● Challenge: Report how many lines below contain the word "part". Give only the number.

━━ Input data ━━

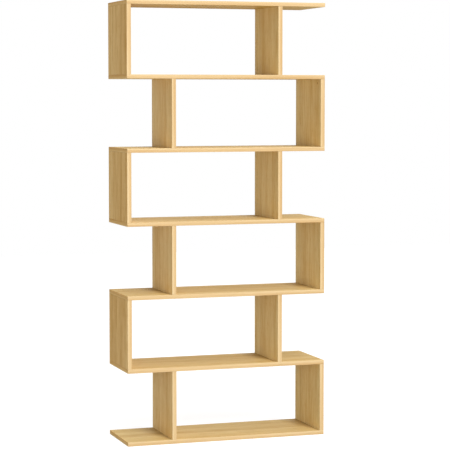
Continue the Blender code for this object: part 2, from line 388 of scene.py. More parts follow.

━━━
━━ Input data ━━

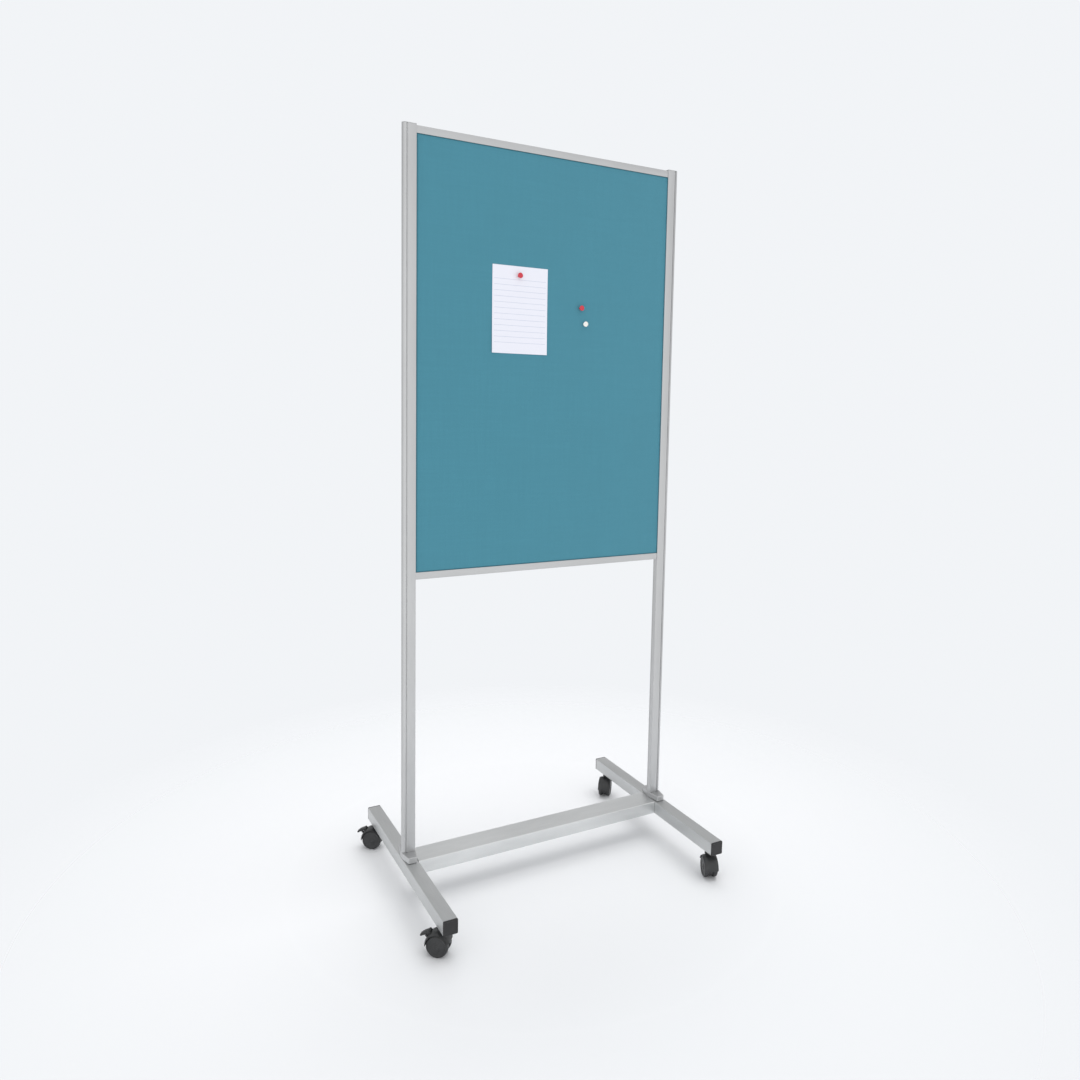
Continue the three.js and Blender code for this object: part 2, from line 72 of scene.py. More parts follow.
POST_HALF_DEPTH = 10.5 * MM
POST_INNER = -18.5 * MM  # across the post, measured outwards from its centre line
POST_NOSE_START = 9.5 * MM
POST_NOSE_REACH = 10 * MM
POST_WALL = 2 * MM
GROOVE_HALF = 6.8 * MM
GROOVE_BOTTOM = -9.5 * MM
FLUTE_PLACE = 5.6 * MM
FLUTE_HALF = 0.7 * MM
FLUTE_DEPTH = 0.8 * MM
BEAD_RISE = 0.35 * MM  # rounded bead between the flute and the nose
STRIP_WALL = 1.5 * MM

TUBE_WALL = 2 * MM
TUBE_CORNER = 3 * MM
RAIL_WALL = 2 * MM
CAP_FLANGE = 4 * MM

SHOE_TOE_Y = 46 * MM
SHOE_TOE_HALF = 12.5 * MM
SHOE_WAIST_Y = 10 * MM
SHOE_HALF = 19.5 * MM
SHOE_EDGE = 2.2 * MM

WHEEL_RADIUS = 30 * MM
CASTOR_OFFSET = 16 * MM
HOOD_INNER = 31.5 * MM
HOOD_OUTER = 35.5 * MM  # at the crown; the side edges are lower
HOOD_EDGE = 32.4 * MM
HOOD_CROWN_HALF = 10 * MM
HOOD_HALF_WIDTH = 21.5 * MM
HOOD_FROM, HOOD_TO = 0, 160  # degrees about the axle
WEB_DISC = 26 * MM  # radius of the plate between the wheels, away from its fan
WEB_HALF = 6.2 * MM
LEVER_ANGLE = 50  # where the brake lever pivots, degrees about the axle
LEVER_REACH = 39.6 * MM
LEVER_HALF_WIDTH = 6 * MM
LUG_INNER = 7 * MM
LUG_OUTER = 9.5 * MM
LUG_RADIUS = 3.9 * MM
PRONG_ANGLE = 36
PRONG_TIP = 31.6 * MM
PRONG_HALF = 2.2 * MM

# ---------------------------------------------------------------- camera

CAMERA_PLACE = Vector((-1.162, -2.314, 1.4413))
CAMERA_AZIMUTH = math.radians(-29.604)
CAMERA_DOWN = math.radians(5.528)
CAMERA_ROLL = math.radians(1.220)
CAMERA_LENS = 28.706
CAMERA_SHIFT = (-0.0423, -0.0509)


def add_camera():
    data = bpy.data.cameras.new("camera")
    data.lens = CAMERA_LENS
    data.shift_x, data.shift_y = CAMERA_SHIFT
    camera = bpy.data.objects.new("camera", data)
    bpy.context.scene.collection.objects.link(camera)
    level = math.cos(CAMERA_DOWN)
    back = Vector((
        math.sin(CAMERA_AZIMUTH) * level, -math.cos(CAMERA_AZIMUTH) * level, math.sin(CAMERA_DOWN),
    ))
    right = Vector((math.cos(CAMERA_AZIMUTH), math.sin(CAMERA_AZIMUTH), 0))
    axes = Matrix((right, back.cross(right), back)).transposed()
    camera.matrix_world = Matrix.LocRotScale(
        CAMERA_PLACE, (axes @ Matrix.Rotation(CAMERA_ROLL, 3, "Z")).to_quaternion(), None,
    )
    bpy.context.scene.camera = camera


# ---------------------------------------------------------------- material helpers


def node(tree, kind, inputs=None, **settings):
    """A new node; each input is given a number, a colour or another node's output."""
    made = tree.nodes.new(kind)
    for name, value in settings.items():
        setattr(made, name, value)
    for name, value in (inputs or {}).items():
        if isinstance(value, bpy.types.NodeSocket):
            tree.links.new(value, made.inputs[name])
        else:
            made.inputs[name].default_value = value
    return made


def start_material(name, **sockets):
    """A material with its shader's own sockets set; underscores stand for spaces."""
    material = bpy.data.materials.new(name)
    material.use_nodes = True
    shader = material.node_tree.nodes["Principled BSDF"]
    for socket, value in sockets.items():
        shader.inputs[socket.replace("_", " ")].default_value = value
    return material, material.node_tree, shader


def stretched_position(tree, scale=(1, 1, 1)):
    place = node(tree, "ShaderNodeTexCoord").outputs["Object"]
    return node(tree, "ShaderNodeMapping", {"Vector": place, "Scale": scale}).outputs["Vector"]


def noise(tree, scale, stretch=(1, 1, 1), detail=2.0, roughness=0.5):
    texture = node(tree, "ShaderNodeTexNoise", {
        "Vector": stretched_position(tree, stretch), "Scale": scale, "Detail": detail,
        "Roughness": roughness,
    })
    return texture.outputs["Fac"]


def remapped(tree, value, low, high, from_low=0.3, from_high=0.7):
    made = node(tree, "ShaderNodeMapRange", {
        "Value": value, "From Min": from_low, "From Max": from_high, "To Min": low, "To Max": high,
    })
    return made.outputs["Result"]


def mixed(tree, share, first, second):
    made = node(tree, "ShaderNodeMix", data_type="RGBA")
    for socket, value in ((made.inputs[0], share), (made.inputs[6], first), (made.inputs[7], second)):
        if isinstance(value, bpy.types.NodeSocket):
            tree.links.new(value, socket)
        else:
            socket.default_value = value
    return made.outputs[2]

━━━

● Exercise solution: 2